What do you call an animal group that denies pet overpopulation in NM? New Mexico Pets Alive.
Over a year ago, NMPA splashed onto the animal scene, with ideas to make New Mexico a virtual no-kill state. Since then, however, they have apparently done nothing for our homeless animals. [We contacted them several times about
their qualifications and achievements, but they never responded, and their website lists no such accomplishments.]
What they have done is make sensational statements, like grossly overestimating euthanasias in Albuquerque (10,000), when
their own figures (PDF) indicate a number two-thirds less (3,000). By exaggerating this tragic number, they hurt their credibility and create an "us vs. them" mentality by telling hard-working shelter workers
and rescue volunteers they just don't know how to do their jobs.

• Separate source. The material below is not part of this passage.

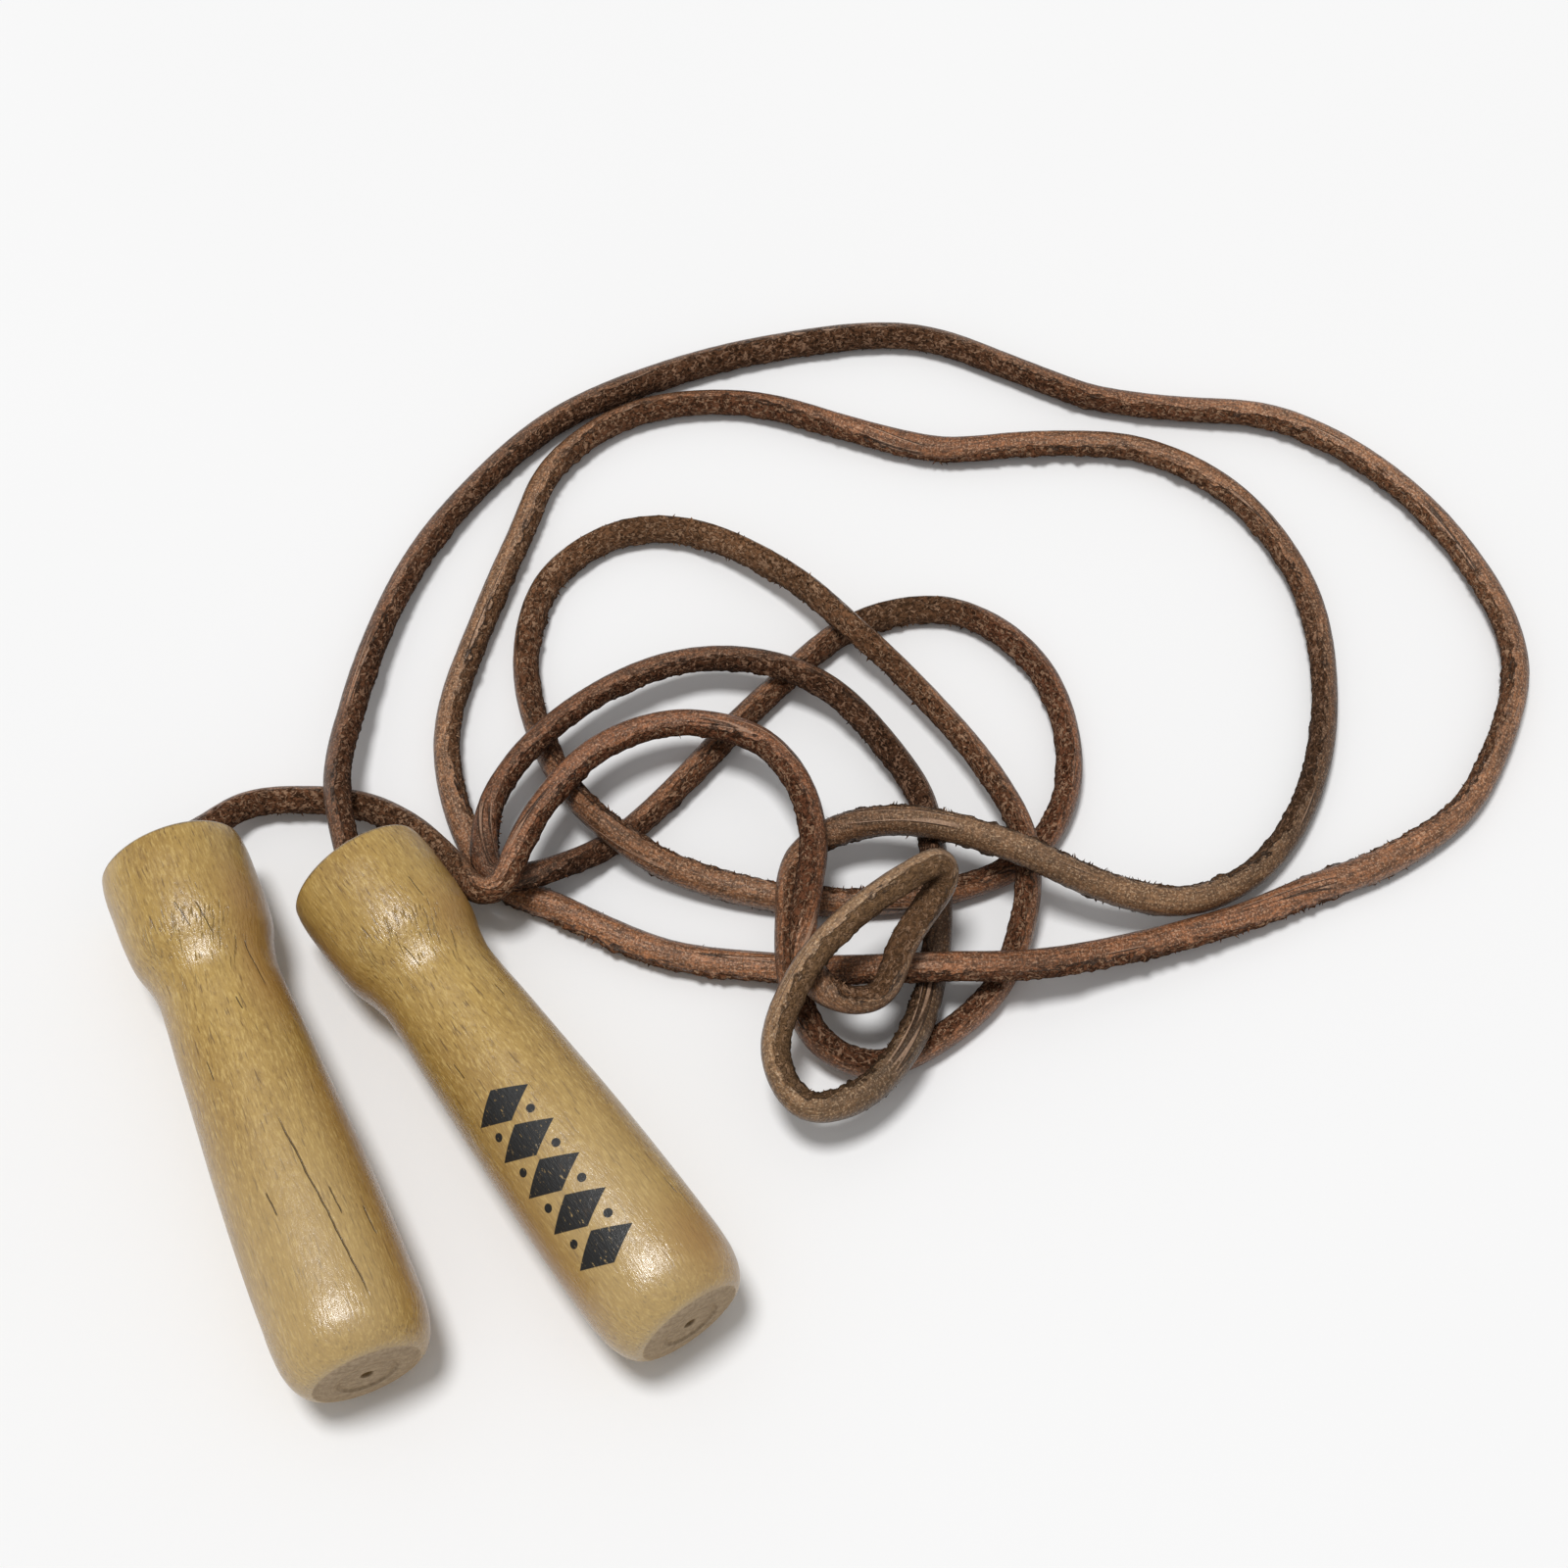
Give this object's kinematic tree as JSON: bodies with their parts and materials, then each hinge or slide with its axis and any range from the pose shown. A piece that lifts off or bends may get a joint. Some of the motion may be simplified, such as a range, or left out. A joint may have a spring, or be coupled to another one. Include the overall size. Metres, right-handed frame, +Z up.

This was bad enough, but we realized they were actually dangerous with their ridiculous pronouncement that "we do not have a pet overpopulation problem," from their 04/14/12 e-mail entitled, "There aren't enough shelter animals to
satisfy consumer demand." This is just plain irresponsible mis-information, which hurts rescue efforts by denying the HUGE number of homeless animals in NM. This is a horrible message to send to the public, which often doesn't
understand the need for spay/neuter.
We believe that NMPA is hurting homeless animals in the state, which is why we've written this article. We hate disparaging anyone trying to help animals, but when their "help" actually hurts, we must speak up. If NMPA is really serious
about decreasing euthanasia, they must stop denying the overpopulation problem, and work for better education and increased spay/neuter in New Mexico.